--- Start of Records provided ---

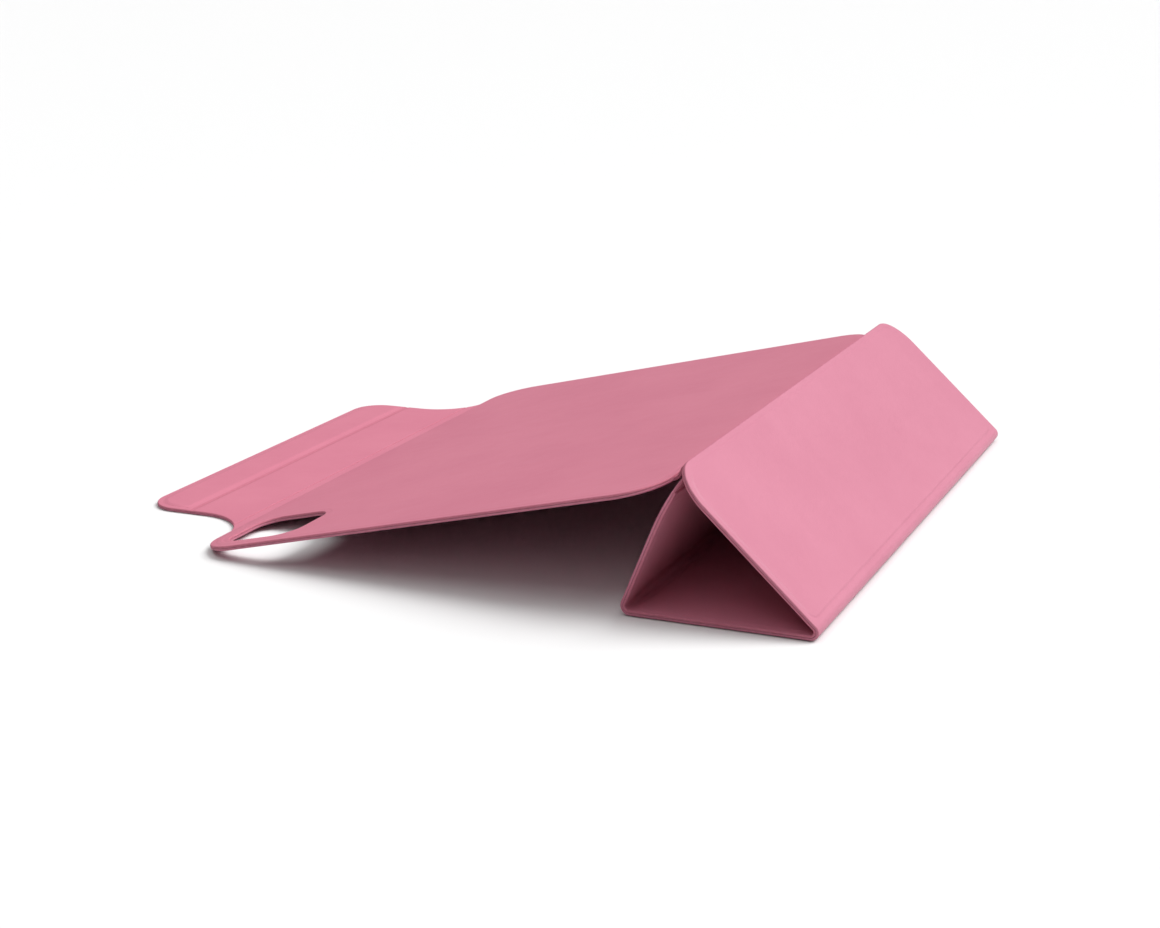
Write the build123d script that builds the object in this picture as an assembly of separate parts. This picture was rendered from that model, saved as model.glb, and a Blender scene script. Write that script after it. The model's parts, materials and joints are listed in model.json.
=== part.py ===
"""Magnetic tri-fold folio case for an 11-inch tablet, standing as a low drawing wedge.

+X runs from the clasp flap to the stand, +Y along the long edges, +Z up from the table.
Every sheet is laid out by walking along its middle surface: a station is a point (x, z)
on that surface and a heading in degrees. Beside the walk, n is the height above the middle
surface, positive on the lining side, and u is the distance walked.
"""
import math
import os

from build123d import *

os.makedirs("parts", exist_ok=True)

# Tablet that the case is made for
DEVICE_LENGTH = 247.6
DEVICE_WIDTH = 178.5
DEVICE_THICKNESS = 6.1

# Sheet stack
SKIN = 0.6
BOARD = 1.1
LINING = 0.5
SOFT = 1.4                 # skin and lining bonded with no board between them
PANEL = SKIN + BOARD + LINING
HALF = PANEL / 2

# Margins round the tablet and round each board
END_MARGIN = 1.2           # panel past the tablet's short edges
LOW_MARGIN = 1.0           # back panel past the tablet's edge on the flap side
SPINE_MARGIN = 0.5         # back panel past the tablet's edge on the spine side
RIM = 2.6                  # turned edge of the skin round each board
BOARD_FIT = 0.1            # gap between a board and the turned edge
LINING_INSET = 0.4         # lining edge inside the skin edge
COVER_GAP = 0.3            # closed cover above the tablet's glass
FLAP_GAP = 0.3             # closed flap above the closed cover
FREE_EDGE_INSET = 5.6      # closed cover stops short of the tablet's low edge

# Corner radii
BACK_CORNER = 16.0
COVER_CORNER = 15.0
FLAP_CORNER = 12.0
FLAP_FLARE = 22.0

# Camera opening in the back panel
CAMERA_SIZE = 30.0
CAMERA_CORNER = 8.5
CAMERA_INSET = 21.0        # its middle, from the tablet's two nearest edges
CAMERA_RIM = 1.6

# Widths along the walk
SPINE_CREASE = 2.4         # soft band at each edge of the spine
SPINE_LOWER = 2.2          # spine below its fold
TOP_FOLD = 4.9             # soft band where the spine is folded double
SPINE_SLACK = 2.5          # spine's spare width, which bulges when the case is closed
FRONT_1 = 39.6
FOLD_CREASE = 4.75         # soft bands between the three front panels
FRONT_2 = 59.7

# Stand pose
SPINE_FOLD = 178.0         # turn of the spine over its own fold
EDGE_LAP = 1.8             # front panel 3 past the top fold that it leans on
STAND_GAP = 0.3            # front panel 3 above that fold

# Clasp flap
FLAP_HALF = 84.0
FLAP_BASE_CREASE = 4.0
FLAP_INNER = 9.3
FLAP_WRAP_CREASE = 4.0
FLAP_OUTER = 10.3
FLAP_TIP_CREASE = 3.0
FLAP_TIP = 19.7
FLAP_EDGE_GAP = 0.4        # back panel's slanted edge to the flat flap

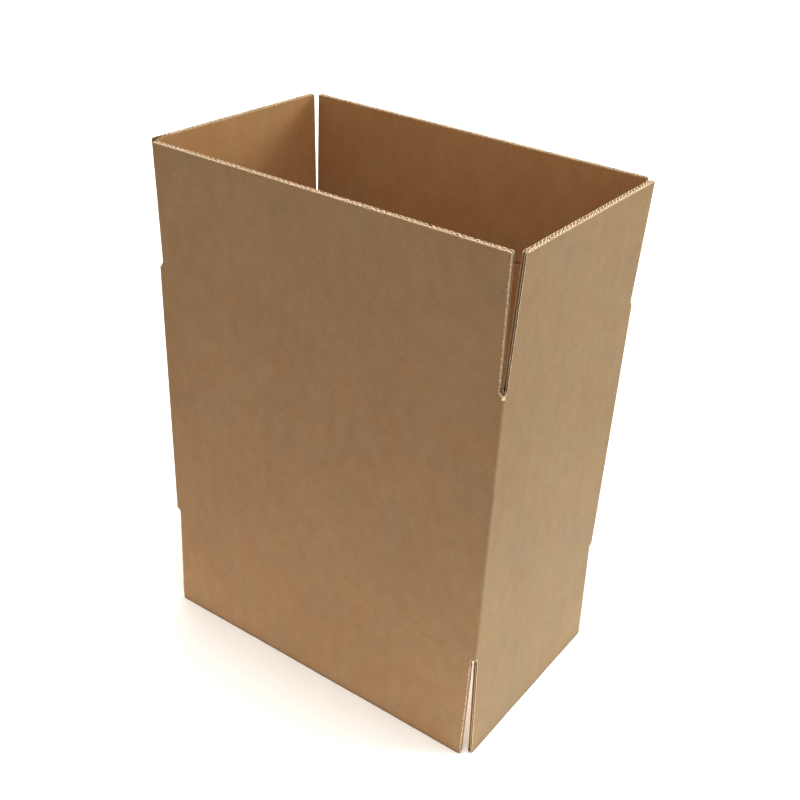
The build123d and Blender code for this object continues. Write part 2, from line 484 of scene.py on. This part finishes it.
# Wear beside the slots: how strong it is, how far it reaches, and the edges where it reaches more
SLOT_WEAR = 0.75
SLOT_WEAR_REACH = 0.6 * MM
FUZZY_EDGES = {
    ("top", "front", 1): 1.3 * MM,
    ("top", "right", -1): 0.8 * MM,
    ("bottom", "front", 1): 0.9 * MM,
    ("bottom", "right", -1): 1.0 * MM,
}


def lean_over(hinge, blank, up, out, turned=1.0):
    """Places points by their distance along, up from and out from a crease line.

    The up and out directions are turned outward about the crease by the flap's lean times turned.
    """
    angle = hinge["lean"] * turned
    aside = (blank - BLANK_MIDDLE[hinge["side"]])[..., None]
    across = (out * np.cos(angle) + up * np.sin(angle))[..., None]
    rise = (up * np.cos(angle) - out * np.sin(angle))[..., None]
    return hinge["middle"] + hinge["along"] * aside + hinge["out"] * across + hinge["up"] * rise


def pinched(depth, from_edge):
    """Depth near a cut: the knife presses the liners a little towards the middle of the board."""
    return depth + (BOARD / 2 - depth) * EDGE_PINCH * np.exp(-from_edge / EDGE_PINCH_REACH)


def flap_placing(hinge):
    """A flap's board: flat and leaning, with a slight inward bow that grows to its free edge.

    The bow falls to nothing at both ends of the free edge, as 1 - (along / half)^2, and sways by
    a sine whose phase differs from flap to flap.
    """
    half, length = hinge["half"], hinge["length"]
    phase = len(hinge["side"]) + 2 * len(hinge["end"])

    def place(blank, up, depth):
        along = blank - BLANK_MIDDLE[hinge["side"]]
        grow = np.clip((up - CREASE_REACH) / (length - CREASE_REACH), 0, 1) ** 2
        sway = BOW_STEADY + BOW_SWAY * np.sin(SWAY_TURN * along / half + phase)
        bow = FLAP_BOW * grow * (1 - (along / half) ** 2) * sway
        out = CREASE_DEPTH - pinched(depth, half - np.abs(along)) - bow
        return lean_over(hinge, blank, up, out)

    return place


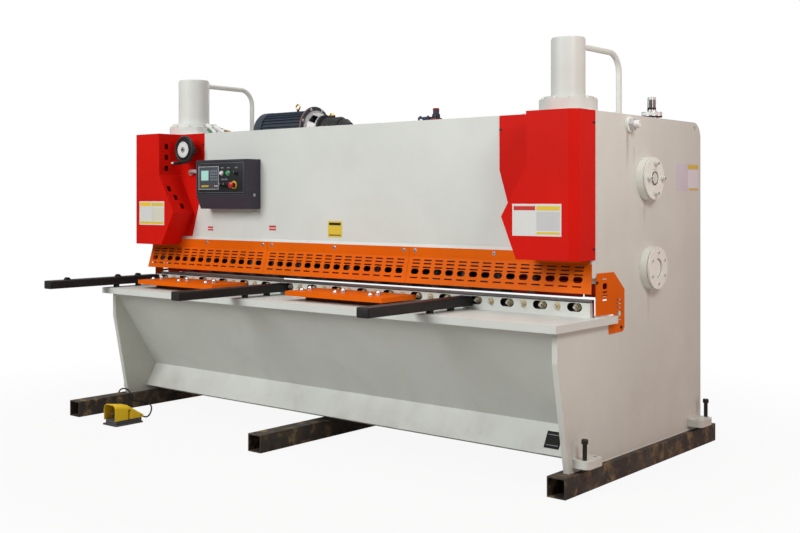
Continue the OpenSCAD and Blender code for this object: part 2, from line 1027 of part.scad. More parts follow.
module left_skid() {
    in_frame()
        skid(-plate_mid, left_skid_front, left_skid_back);
}

module middle_skid() {
    in_frame()
        skid(middle_skid_x, middle_skid_front, middle_skid_back);
}

module right_skid() {
    in_frame()
        skid(plate_mid, right_skid_front, right_skid_back);
}

// Foot pedal

module pedal_base() {
    half = pedal_w / 2 - pedal_wall;
    y1 = pedal_y0 + pedal_len;
    in_frame()
        color(black) {
            translate([pedal_x - sole_w / 2, pedal_y0 - 12, 0])
                linear_extrude(sole_t)
                    tube_outline(sole_w, pedal_len, sole_round);
            block([pedal_x - half, pedal_y0 + 4, sole_t], [pedal_x + half, y1 - 15, pedal_base_h]);
            bar_y(pedal_x, y1 - 16, gland_y, gland_z, gland_r);
            for (x = [-ear_x - ear_t, ear_x])
                difference() {
                    block([pedal_x + x, pivot_y - 11, pedal_base_h - eps],
                        [pedal_x + x + ear_t, pivot_y + 11, pivot_z + 11]);
                    bar_x(pedal_x + x - eps, pedal_x + x + ear_t + eps, pivot_y, pivot_z,
                        pivot_r + pivot_play);
                }
        }
}

module hood_shell(t) {
    low = t > 0 ? hood_low - eps : hood_low;
    y0 = pedal_y0 - 6 - (t > 0 ? eps : 0);
    y1 = pedal_y0 + pedal_len - t;
    half = pedal_w / 2 - t;
    top = hood_top - t;
    r = hood_round - t;
    intersection() {
        along_x(pedal_x - half, pedal_x + half)
            polygon([[y0, low], [y0, top], [pedal_y0 + hood_flat - t / 2, top], [y1, hood_tail_z - t],
                [y1, low]]);
        along_y(y0, y1)
            translate([pedal_x - half, low])
                union() {
                    square([2 * half, top - low - r]);
                    translate([r, 0])
                        square([2 * half - 2 * r, top - low]);
                    for (x = [r, 2 * half - r])
                        translate([x, top - low - r])
                            circle(r = r);
                }
    }
}

module pedal_hood() {
    in_frame()
        color(yellow)
            difference() {
                hood_shell(0);
                hood_shell(pedal_wall);
            }
}

module pedal_treadle() {
    rise = 12;
    in_frame()
        color(steel) {
            along_x(pedal_x - treadle_x, pedal_x + treadle_x)
                polygon([[pedal_y0 + 20, pivot_z + rise], [pedal_y0 + 20, pivot_z + rise + treadle_t],
                    [pivot_y, pivot_z + 3], [pivot_y, pivot_z - 3]]);
            bar_x(pedal_x - ear_x - ear_t, pedal_x + ear_x + ear_t, pivot_y, pivot_z, pivot_r);
        }
}

cable_r = 5;
cable_pts = [[pedal_x, gland_y, gland_z], [pedal_x, gland_y + 10, gland_z],
    [pedal_x, gland_y + 20, gland_z], [-1290, -372, 10], [-1318, -330, 7], [-1400, -245, 6.5],
    [-1520, -140, 7], [-1600, -85, 9], [-1632, -76, 20], [-1637, -140, 40], [-1638, -200, 52],
    [-1638, -222, 74], [-1639, -226, 102], [-1660, -230, 124], [-1695, -231, 130], [-1730, -234, 122],
    [-1752, -238, 98], [-1757, -235, 55], [-1766, -205, 17], [-1790, -100, 10], [-1830, 100, 6.5],
    [-1840, 320, 7.5], [-1822, 560, 13], [-1800, 655, 70], [-1772, 678, 170], [-plate_x - 24, 680, 210],
    [-plate_x - 12, 680, 210], [-plate_x, 680, 210]];
cable_sub = 3;

function mix(a, b, t) = a + (b - a) * t;
function curve(p0, p1, p2, p3, t) = 0.5 * (2 * p1 + (p2 - p0) * t + (2 * p0 - 5 * p1 + 4 * p2 - p3) * t * t
    + (3 * p1 - p0 - 3 * p2 + p3) * t * t * t);
function pick(i) = cable_pts[max(0, min(len(cable_pts) - 1, i))];
cable_line = [for (i = [0 : len(cable_pts) - 2], k = [0 : cable_sub - 1])
    curve(pick(i - 1), pick(i), pick(i + 1), pick(i + 2), k / cable_sub), pick(len(cable_pts) - 1)];
cable_n = len(cable_line);
cable_sides = 8;
function unit(v) = v / norm(v);
function run(i) = unit(cable_line[min(cable_n - 1, i + 1)] - cable_line[max(0, i - 1)]);
function frame_step(i) = i == 0 ? unit(cross(run(0), [1, 0, 0])) :
    let (n = frame_step(i - 1), t = run(i)) unit(n - t * (n * t));

module pedal_cable() {
    rings = [for (i = [0 : cable_n - 1]) let (t = run(i), n = frame_step(i), b = cross(t, n))
        for (k = [0 : cable_sides - 1]) let (a = k * 360 / cable_sides)
            cable_line[i] + cable_r * (cos(a) * n + sin(a) * b)];
    sides = [for (i = [0 : cable_n - 2], k = [0 : cable_sides - 1])
        let (a = i * cable_sides + k, b = i * cable_sides + (k + 1) % cable_sides)
            [a, b, b + cable_sides, a + cable_sides]];
    first = [for (k = [0 : cable_sides - 1]) cable_sides - 1 - k];
    last = [for (k = [0 : cable_sides - 1]) (cable_n - 1) * cable_sides + k];
    in_frame()
        color(black)
            polyhedron(rings, concat([first], sides, [last]));
}

left_side_plate();
right_side_plate();
bed_apron();
bed_beam();
work_table();
blade_block();
lower_blade();
front_panel();
hold_down_cylinders();
left_finger_guard();
middle_finger_guard();
right_finger_guard();
ram();
upper_blade();
left_red_cover();
right_red_cover();
left_cylinder();
right_cylinder();
left_oil_pipe();
right_oil_pipe();
oil_tank();
motor();
bell_housing();
gear_pump();
valve_block();
breather();
control_box();
emergency_stop();
handwheel();
left_throat_guard();
right_throat_guard();
left_side_fittings();
right_side_fittings();
left_support_arm();
middle_support_arm();
right_support_arm();
left_table_tray();
right_table_tray();
left_skid();
middle_skid();
right_skid();
pedal_base();
pedal_hood();
pedal_treadle();
pedal_cable();
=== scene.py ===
"""Looks of a hydraulic sheet metal shear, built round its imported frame.

Sizes are machine millimetres: X = 0 is the middle of the blades, Y = 0 the line of the guard
windows with the operator at -Y, and Z = 0 the floor. place() turns them into the frame's metres.
"""
import logging
import math
from dataclasses import dataclass
from enum import Enum

import bmesh
import bpy
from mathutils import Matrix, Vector


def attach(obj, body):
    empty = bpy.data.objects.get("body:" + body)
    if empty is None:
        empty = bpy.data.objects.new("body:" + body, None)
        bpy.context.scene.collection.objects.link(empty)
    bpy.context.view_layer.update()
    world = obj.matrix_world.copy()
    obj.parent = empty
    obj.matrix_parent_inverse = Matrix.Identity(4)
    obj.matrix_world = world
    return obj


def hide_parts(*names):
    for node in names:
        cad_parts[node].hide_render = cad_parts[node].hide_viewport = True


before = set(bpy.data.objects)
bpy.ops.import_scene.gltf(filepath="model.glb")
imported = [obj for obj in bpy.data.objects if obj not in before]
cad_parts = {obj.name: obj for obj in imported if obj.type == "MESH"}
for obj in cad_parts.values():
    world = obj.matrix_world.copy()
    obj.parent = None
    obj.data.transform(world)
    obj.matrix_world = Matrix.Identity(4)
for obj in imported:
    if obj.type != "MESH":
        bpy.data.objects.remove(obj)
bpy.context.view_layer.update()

log = logging.getLogger("shear")

MM = 0.001
FRAME_Y = 302.0
SMOOTH_ANGLE = math.radians(32)

Triple = tuple[float, float, float]
Colour = tuple[float, float, float]


class Body(Enum):
    """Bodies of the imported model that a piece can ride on."""

    FRAME = "frame"
    RAM = "ram_body"
    WHEEL = "wheel_body"
    STOP = "stop_body"
    TREADLE = "treadle_body"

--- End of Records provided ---

To do: From the line with "obj.matrix_world = world" through the line with "bpy.data.objects.remove(obj)", repeat every line exactly, both ends included, and nothing outside that range.

Solved exercise:
    obj.matrix_world = world
    return obj


def hide_parts(*names):
    for node in names:
        cad_parts[node].hide_render = cad_parts[node].hide_viewport = True


before = set(bpy.data.objects)
bpy.ops.import_scene.gltf(filepath="model.glb")
imported = [obj for obj in bpy.data.objects if obj not in before]
cad_parts = {obj.name: obj for obj in imported if obj.type == "MESH"}
for obj in cad_parts.values():
    world = obj.matrix_world.copy()
    obj.parent = None
    obj.data.transform(world)
    obj.matrix_world = Matrix.Identity(4)
for obj in imported:
    if obj.type != "MESH":
        bpy.data.objects.remove(obj)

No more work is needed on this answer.